The records that follow need to be output exactly as they are.
══ SUPPLIED MATERIAL ══
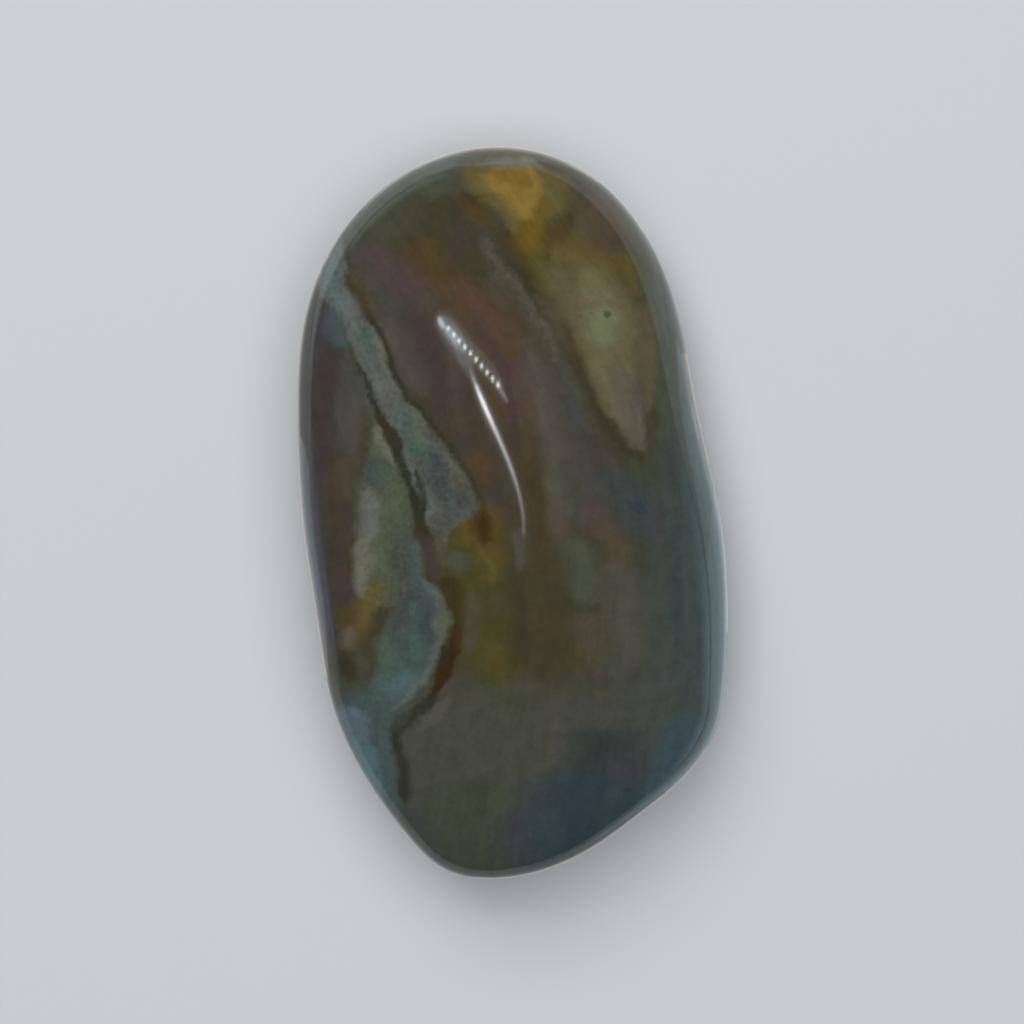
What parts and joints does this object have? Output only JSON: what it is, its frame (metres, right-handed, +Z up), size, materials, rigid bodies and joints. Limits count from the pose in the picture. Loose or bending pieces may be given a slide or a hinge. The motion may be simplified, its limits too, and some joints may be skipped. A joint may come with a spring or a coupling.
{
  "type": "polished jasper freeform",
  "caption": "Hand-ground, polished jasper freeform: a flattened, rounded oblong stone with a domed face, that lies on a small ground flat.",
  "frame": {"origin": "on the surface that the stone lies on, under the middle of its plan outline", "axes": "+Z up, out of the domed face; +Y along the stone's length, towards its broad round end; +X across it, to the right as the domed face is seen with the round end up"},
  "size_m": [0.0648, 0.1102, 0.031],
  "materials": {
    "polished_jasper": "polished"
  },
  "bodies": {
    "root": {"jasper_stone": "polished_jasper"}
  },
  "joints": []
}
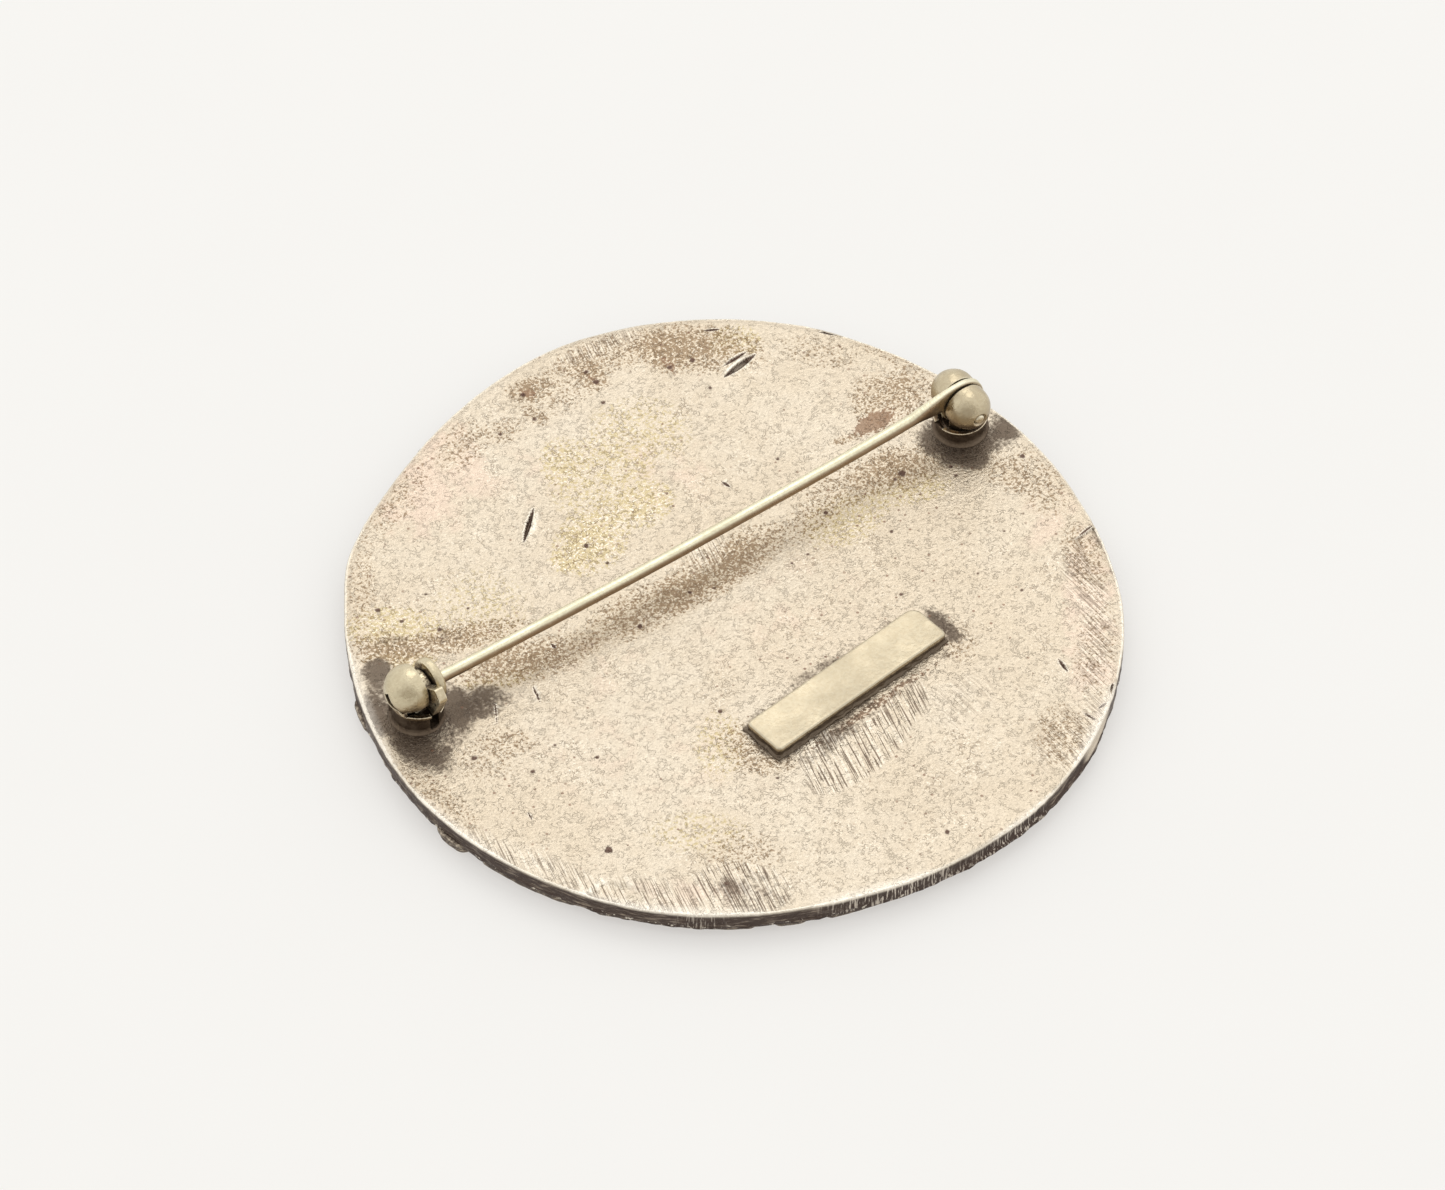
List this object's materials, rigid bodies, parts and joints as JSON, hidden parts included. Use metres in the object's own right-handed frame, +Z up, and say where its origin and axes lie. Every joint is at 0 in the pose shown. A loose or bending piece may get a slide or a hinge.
═══
» **EXPECTED ANSWER**:
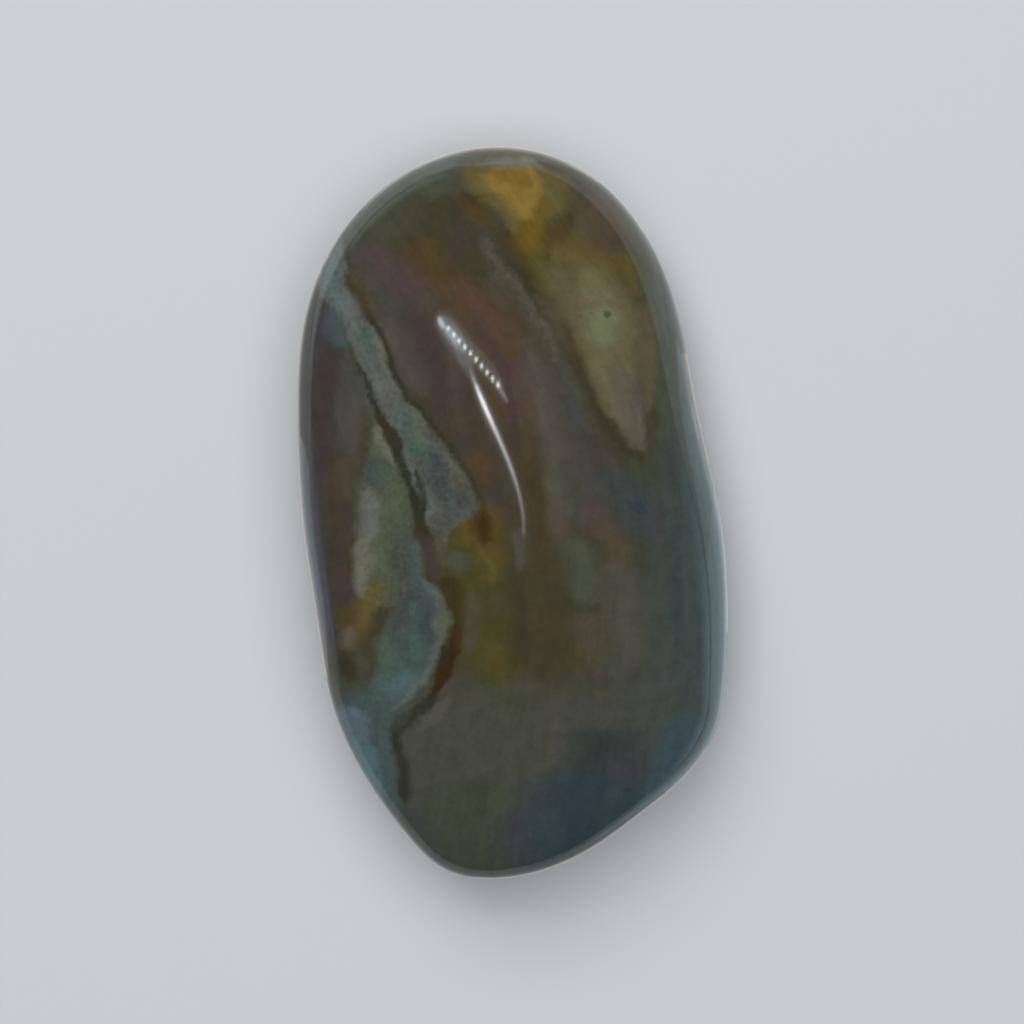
What parts and joints does this object have? Output only JSON: what it is, its frame (metres, right-handed, +Z up), size, materials, rigid bodies and joints. Limits count from the pose in the picture. Loose or bending pieces may be given a slide or a hinge. The motion may be simplified, its limits too, and some joints may be skipped. A joint may come with a spring or a coupling.
{
  "type": "polished jasper freeform",
  "caption": "Hand-ground, polished jasper freeform: a flattened, rounded oblong stone with a domed face, that lies on a small ground flat.",
  "frame": {"origin": "on the surface that the stone lies on, under the middle of its plan outline", "axes": "+Z up, out of the domed face; +Y along the stone's length, towards its broad round end; +X across it, to the right as the domed face is seen with the round end up"},
  "size_m": [0.0648, 0.1102, 0.031],
  "materials": {
    "polished_jasper": "polished"
  },
  "bodies": {
    "root": {"jasper_stone": "polished_jasper"}
  },
  "joints": []
}
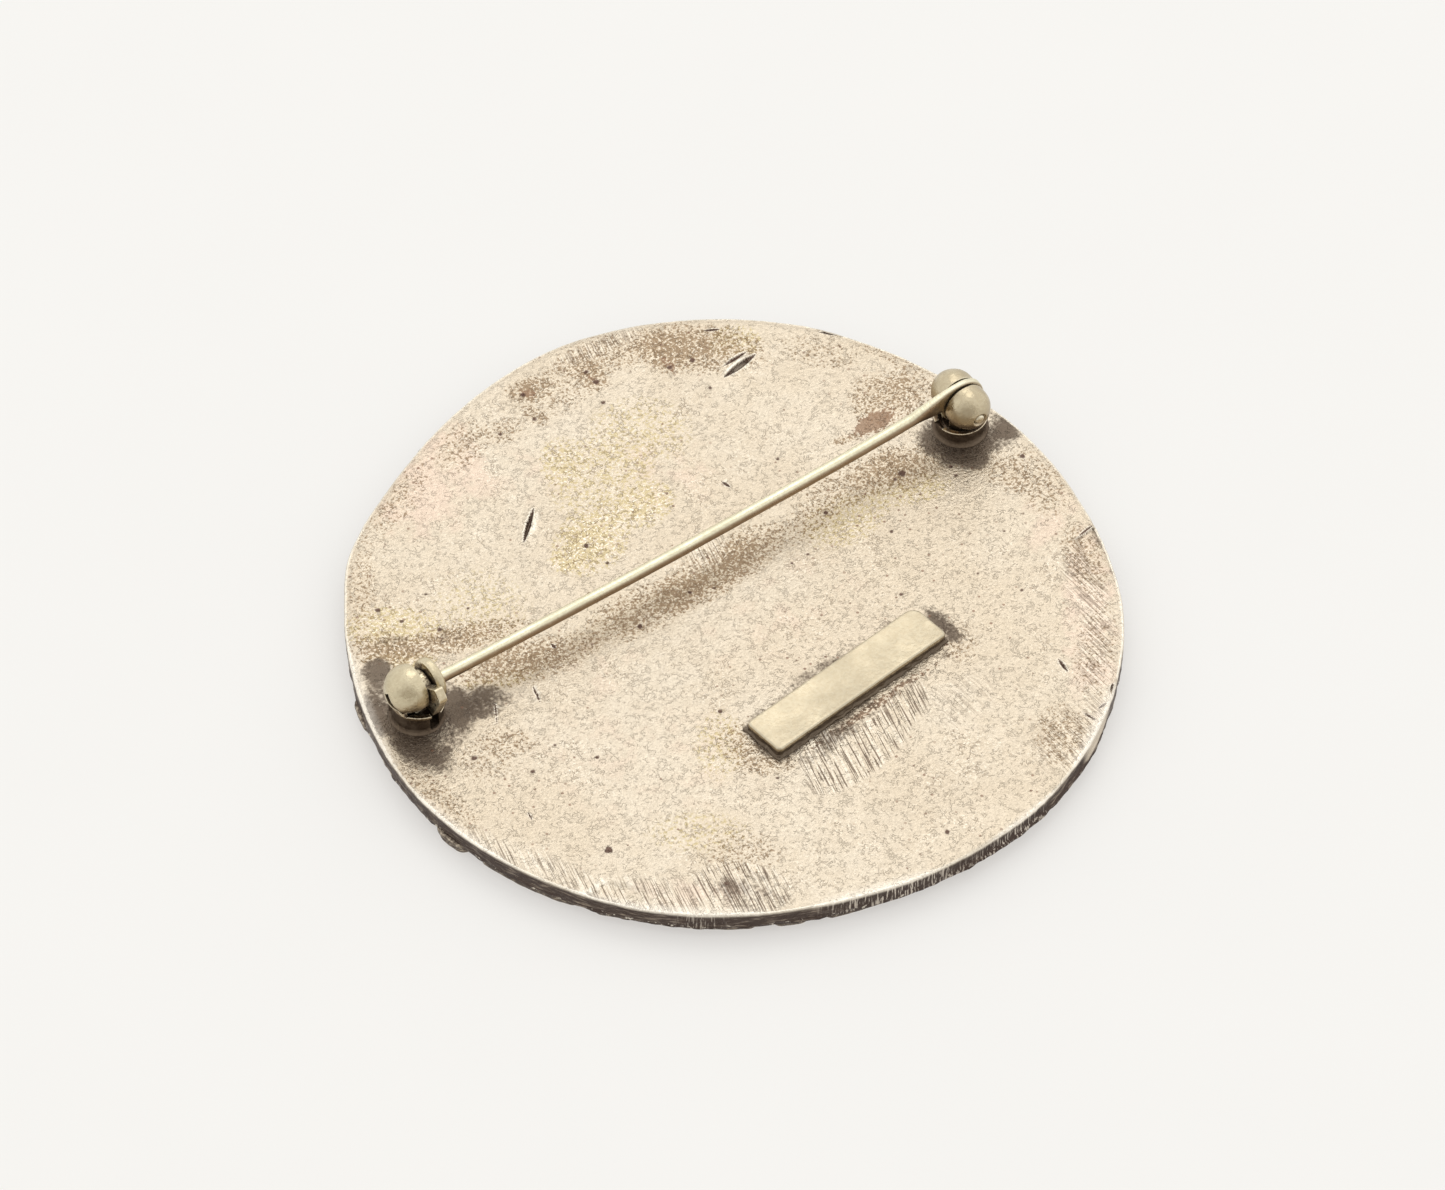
List this object's materials, rigid bodies, parts and joints as JSON, hidden parts included. Use metres in the object's own right-handed frame, +Z up, and say where its origin and axes lie. Every joint is at 0 in the pose shown. A loose or bending piece may get a slide or a hinge.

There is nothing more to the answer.